Beautiful evaluation is symmetrically beautiful. I don’t overload the students or lie to them about the necessity of deadlines but, at the same time, I don’t overload my human evaluators by forcing them to do things when they don’t have enough time to do it properly.

As for them, so for us.

Throughout this process, the E1 (supervising evaluator) is seeing all of the information on what’s happening and can choose to intervene. At this scale, if E1 was also involved in evaluation, intervention would be likely last-minute and only in dire emergency. Early intervention depends upon early identification of problems and sufficient resources to be able to act. Your best agent of intervention is probably the person who has the whole vision of the course, assisted by other human evaluators. This scheme gives the designer the freedom to have that vision and allows you to plan for how many other people you need to help you.

In terms of peer assessment, we know that we can build student communities and that students can appreciate each other’s value in a way that enhances their perceptions of the course and keeps them around for longer. This can be part of our design. For example, we can ask the E2 evaluators to carry out simple community-focused activities in classes as part of the overall learning preparation and, once students are talking, get them used to the idea of discussing ideas rather than having dualist confrontations. This then leads into support for peer evaluation, with the likelihood of better results.
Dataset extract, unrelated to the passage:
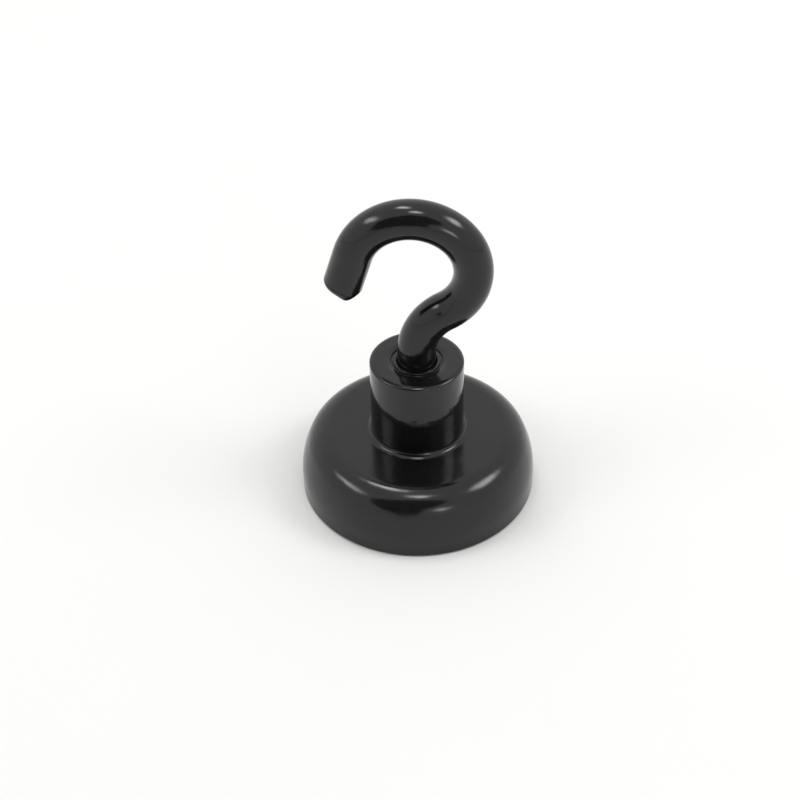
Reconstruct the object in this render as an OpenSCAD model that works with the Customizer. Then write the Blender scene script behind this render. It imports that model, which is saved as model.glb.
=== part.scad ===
// Pot magnet with a screw-in open hook.
// Origin: centre of the pot's holding face. +Z runs up the pot's axis, out through the hook.
// At rest the hook lies in the XZ plane, with its free end towards -X.
// Sizes are in millimetres and include the coat of paint.

/* [Pot] */
// Outside diameter of the pot
pot_d = 25; // [24:0.5:40]
// Height of the pot
pot_h = 7.1; // [6.8:0.1:9]
// Diameter of the flat top inside the shoulder
flat_d = 18.3; // [17:0.1:18.5]
// Radius of the shoulder's rounding
shoulder_r = 2.8; // [2:0.1:2.9]
// Steepness at which the shoulder gives way to the slacker curve of the side
shoulder_end_angle = 25; // [20:1:30]
// Thickness of the pot's side wall
pot_wall = 1.6; // [1.5:0.1:2.5]
// Thickness of the pot's top
pot_top_t = 2.6; // [2.3:0.1:3]

/* [Boss] */
// Outside diameter of the threaded boss
boss_d = 9.8; // [9:0.1:12]
// Height of the boss above the pot
boss_h = 9.15; // [9:0.05:14]
// Rounding of the boss's top edge
boss_edge_r = 0.25; // [0.1:0.05:0.6]
// Fillet between the boss's side and the pot
boss_foot_r = 0.6; // [0.2:0.05:0.8]
// Diameter of the mouth where the hook goes in
mouth_d = 4.9; // [4.8:0.1:6]
// Outside diameter of the spigot that is flared over inside the pot
spigot_d = 6; // [5.6:0.1:6.4]
// Diameter of the flared end of the spigot
flare_d = 7.4; // [7:0.1:8]

/* [Magnet] */
// Diameter of the magnet disc
magnet_d = 20.8; // [16:0.1:21]
// How far the magnet's face is set back from the pot's rim
magnet_recess = 0.15; // [0.05:0.05:0.4]
// Thickness of the resin between the magnet and the pot's top
resin_t = 0.15; // [0.1:0.05:0.3]

/* [Thread] */
// Pitch of the thread, 0.7 for M4
thread_pitch = 0.7; // [0.5:0.1:0.7]
// Number of thread turns on the hook's shank
thread_turns = 10; // [6:1:10]
// Radial clearance between the shank and the boss
thread_clear = 0.06; // [0.03:0.01:0.08]

/* [Hook] */
// Diameter of the coated wire
wire_d = 4.05; // [3.8:0.05:4.1]
// Straight shank between the boss's top and the neck's bend
shank_show = 1.05; // [0.2:0.05:1.4]
// Centre-line radius of the neck's bend
neck_r = 6.2; // [6:0.1:8]
// Angle through which the neck bends away from the axis
neck_angle = 58.5; // [52:0.1:60]
// Centre-line radius of the eye on its closed side
eye_side_r = 5.75; // [5.5:0.05:7]
// Angle of the eye's closed side
eye_side_angle = 101.5; // [95:0.1:105]
// Centre-line radius of the eye over its crown
eye_crown_r = 6.15; // [5.8:0.05:7]
// Angle of the eye's crown
eye_crown_angle = 119.8; // [110:0.1:125]
// Length of the straight free end
tip_l = 4.3; // [2:0.1:5]
// Rounding of the free end's edge
tip_edge_r = 0.5; // [0.2:0.05:1]

/* [Hidden] */
$fn = 96;

pot_r = pot_d / 2;
cavity_r = pot_r - pot_wall;
cavity_z = pot_h - pot_top_t;
flat_r = flat_d / 2;
// The side's curve starts where the shoulder's ends and comes out upright at the pot's radius.
shoulder_end_r = flat_r + shoulder_r * cos(shoulder_end_angle);
shoulder_end_z = pot_h - shoulder_r * (1 - sin(shoulder_end_angle));
side_curve_r = (pot_r - shoulder_end_r) / (1 - cos(shoulder_end_angle));
side_curve_z = shoulder_end_z - side_curve_r * sin(shoulder_end_angle);
boss_r = boss_d / 2;
boss_z = pot_h + boss_h;
spigot_r = spigot_d / 2;
// The flare is a 45 degree cone, so it is as deep as it is wide.
flare_h = (flare_d - spigot_d) / 2;

// Thread: closed rings, one a pitch, so the hook turns in the boss without rising.
thread_depth = 0.6 * thread_pitch;
crest_w = thread_pitch / 8;
flank_w = (thread_pitch - 2 * crest_w) / 2;
wire_r = wire_d / 2;
// The hook's rings reach out to the wire's radius. The boss's are one clearance further out.
shank_root_r = wire_r - thread_depth;
bore_root_r = wire_r + thread_clear;
bore_crest_r = shank_root_r + thread_clear;
mouth_r = mouth_d / 2;
mouth_depth = mouth_r - bore_root_r;
// Depth of the first ring below the boss's top
thread_below_top = 1.3;
// Short neck between the thread and the plain shank
relief_h = 0.2;
// Plain end below the thread
lead_h = 0.4;
thread_top_z = boss_z - thread_below_top;
thread_bottom_z = thread_top_z - thread_turns * thread_pitch;
// The boss is tapped one pitch deeper than the hook reaches.
tap_bottom_z = thread_bottom_z - thread_pitch;

neck_z = boss_z + shank_show;
// Lengths of wire overlap by a lap, and each is a step slimmer in radius than the one before.
lap = 0.05;
lap_step = 0.005;

// Outline of rings from z_low upwards, one a pitch, between the radii r_in and r_out.
function ring_points(r_in, r_out, turns, z_low) =
    [for (i = [0 : turns - 1])
        let (z = z_low + i * thread_pitch)
        each [
            [r_in, z],
            [r_in, z + crest_w],
            [r_out, z + crest_w + flank_w],
            [r_out, z + 2 * crest_w + flank_w]]];

// Points on an arc about [x, z], from one angle to another.
function arc(x, z, r, from, to, steps) =
    [for (i = [0 : steps])
        let (a = from + (to - from) * i / steps)
        [x + r * cos(a), z + r * sin(a)]];

// Half outline of the pot's outside: upright foot, side curve, shoulder and flat top.
function pot_outline() = concat(
    [[0, 0], [pot_r, 0]],
    arc(pot_r - side_curve_r, side_curve_z, side_curve_r, 0, shoulder_end_angle, 10),
    arc(flat_r, pot_h - shoulder_r, shoulder_r, shoulder_end_angle + 5, 90, 13),
    [[0, pot_h]]);

module steel_pot() {
    color([0.03, 0.03, 0.032])
        difference() {
            rotate_extrude() polygon(pot_outline());
            // Room for the magnet
            translate([0, 0, -1]) cylinder(r = cavity_r, h = cavity_z + 1);
            // Hole for the boss's spigot
            translate([0, 0, cavity_z - 1]) cylinder(r = spigot_r, h = pot_top_t + 2);
            // Seat for the flared end
            translate([0, 0, cavity_z]) cylinder(r1 = flare_d / 2, r2 = spigot_r, h = flare_h);
        }
}

// Half outline of the boss without its bore, from the flare up to the rounded top edge.
function boss_outline() = concat(
    [[0, cavity_z], [flare_d / 2, cavity_z], [spigot_r, cavity_z + flare_h], [spigot_r, pot_h]],
    arc(boss_r + boss_foot_r, pot_h + boss_foot_r, boss_foot_r, 270, 180, 6),
    arc(boss_r - boss_edge_r, boss_z - boss_edge_r, boss_edge_r, 0, 90, 6),
    [[0, boss_z]]);

// Half outline of what is cut from the boss: a plain bore through the spigot, the thread,
// and a plain length that opens into the mouth.
function bore_outline() = concat(
    [[0, cavity_z - 1], [bore_root_r, cavity_z - 1], [bore_root_r, tap_bottom_z]],
    ring_points(bore_crest_r, bore_root_r, thread_turns + 1, tap_bottom_z),
    [[bore_crest_r, thread_top_z], [bore_root_r, thread_top_z]],
    [[bore_root_r, boss_z - mouth_depth], [mouth_r, boss_z], [mouth_r, boss_z + 1], [0, boss_z + 1]]);

module threaded_boss() {
    color([0.03, 0.03, 0.032])
        difference() {
            rotate_extrude() polygon(boss_outline());
            rotate_extrude() polygon(bore_outline());
        }
}

module magnet_disc() {
    color([0.75, 0.75, 0.77])
        translate([0, 0, magnet_recess])
            cylinder(d = magnet_d, h = cavity_z - resin_t - magnet_recess);
}

module potting_resin() {
    color([0.06, 0.06, 0.06])
        difference() {
            translate([0, 0, magnet_recess]) cylinder(r = cavity_r, h = cavity_z - magnet_recess);
            translate([0, 0, -1]) cylinder(d = magnet_d, h = cavity_z - resin_t + 1);
        }
}

// One bend of the wire, from the origin and up +Z, towards +X, or towards -X with side = -1.
// It starts a lap early, inside the length before it, and is that many steps slimmer.
module wire_bend(r, angle, side, steps) {
    lap_angle = lap / r * 180 / PI;
    translate([side * r, 0, 0])
        rotate([90, 0, 0])
            rotate([0, 0, side > 0 ? 180 - angle : -lap_angle])
                rotate_extrude(angle = angle + lap_angle)
                    translate([r, 0]) circle(r = wire_r - steps * lap_step);
}

// Its children stand at the end of a bend that starts at the origin and up +Z.
module after_bend(r, angle, side) {
    translate([side * r * (1 - cos(angle)), 0, r * sin(angle)])
        rotate([0, side * angle, 0])
            children();
}

// Half outline of the shank: plain end, thread, relief and the plain length up to the neck.
function shank_outline() = concat(
    [[0, thread_bottom_z - lead_h], [shank_root_r, thread_bottom_z - lead_h]],
    ring_points(shank_root_r, wire_r, thread_turns, thread_bottom_z),
    [[shank_root_r, thread_top_z], [shank_root_r, thread_top_z + relief_h]],
    [[wire_r, thread_top_z + relief_h], [wire_r, neck_z], [0, neck_z]]);

// Half outline of the straight free end, with a rounded edge.
function tip_outline(r) = concat(
    [[0, -lap], [r, -lap]],
    arc(r - tip_edge_r, tip_l - tip_edge_r, tip_edge_r, 0, 90, 6),
    [[0, tip_l]]);

module hook() {
    color([0.03, 0.03, 0.032])
        union() {
            rotate_extrude() polygon(shank_outline());
            // Neck, closed side of the eye, crown and free end, each on the end of the one before
            translate([0, 0, neck_z]) {
                wire_bend(neck_r, neck_angle, 1, 1);
                after_bend(neck_r, neck_angle, 1) {
                    wire_bend(eye_side_r, eye_side_angle, -1, 2);
                    after_bend(eye_side_r, eye_side_angle, -1) {
                        wire_bend(eye_crown_r, eye_crown_angle, -1, 3);
                        after_bend(eye_crown_r, eye_crown_angle, -1)
                            rotate_extrude() polygon(tip_outline(wire_r - 4 * lap_step));
                    }
                }
            }
        }
}

steel_pot();
threaded_boss();
magnet_disc();
potting_resin();
hook();
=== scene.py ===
import math

import bpy
from mathutils import Matrix, Vector


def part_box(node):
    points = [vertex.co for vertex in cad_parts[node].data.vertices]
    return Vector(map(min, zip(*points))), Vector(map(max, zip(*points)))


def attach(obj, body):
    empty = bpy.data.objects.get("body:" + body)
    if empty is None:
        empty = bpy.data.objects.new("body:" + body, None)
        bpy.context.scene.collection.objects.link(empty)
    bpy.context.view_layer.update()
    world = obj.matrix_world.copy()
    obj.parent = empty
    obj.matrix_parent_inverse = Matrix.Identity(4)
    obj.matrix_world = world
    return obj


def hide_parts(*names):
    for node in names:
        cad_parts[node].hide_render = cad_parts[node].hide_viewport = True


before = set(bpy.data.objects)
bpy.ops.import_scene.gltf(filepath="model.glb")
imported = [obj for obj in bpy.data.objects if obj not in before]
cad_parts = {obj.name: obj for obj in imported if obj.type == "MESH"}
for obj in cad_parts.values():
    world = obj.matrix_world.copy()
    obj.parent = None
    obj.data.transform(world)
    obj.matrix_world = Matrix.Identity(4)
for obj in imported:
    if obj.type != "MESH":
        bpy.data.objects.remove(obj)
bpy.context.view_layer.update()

# A pot magnet with a screw-in hook, all painted gloss black but for its holding face.
# Shapes are worked out in millimetres, in the CAD model's frame, and made into meshes in metres.
# Angles are in degrees.
MM = 0.001


def box_mm(node):
    """Lowest and highest corner of a CAD node, in millimetres."""
    low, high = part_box(node)
    return low / MM, high / MM


# ---------------------------------------------------------------- sizes

pot_high = box_mm("steel_pot")[1]
boss_high = box_mm("threaded_boss")[1]
magnet_low, magnet_high = box_mm("magnet_disc")
resin_low, resin_high = box_mm("potting_resin")
hook_low, hook_high = box_mm("hook")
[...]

Some of you will be saying “But this is unrealistic, I’ll never get those resources.” Then, in all likelihood, you are going to have to sacrifice something: number of evaluations, depth of feedback, overall design or speed of intervention.

You are a finite resource. Killing you with work is not beautiful. I’m writing all of this to speak to everyone in the community, to get them thinking about the ugliness of overwork, the evil nature of demanding someone have no other life, the inherent deceit in pretending that this is, in any way, a good system.

We start by changing our minds, then we change the world.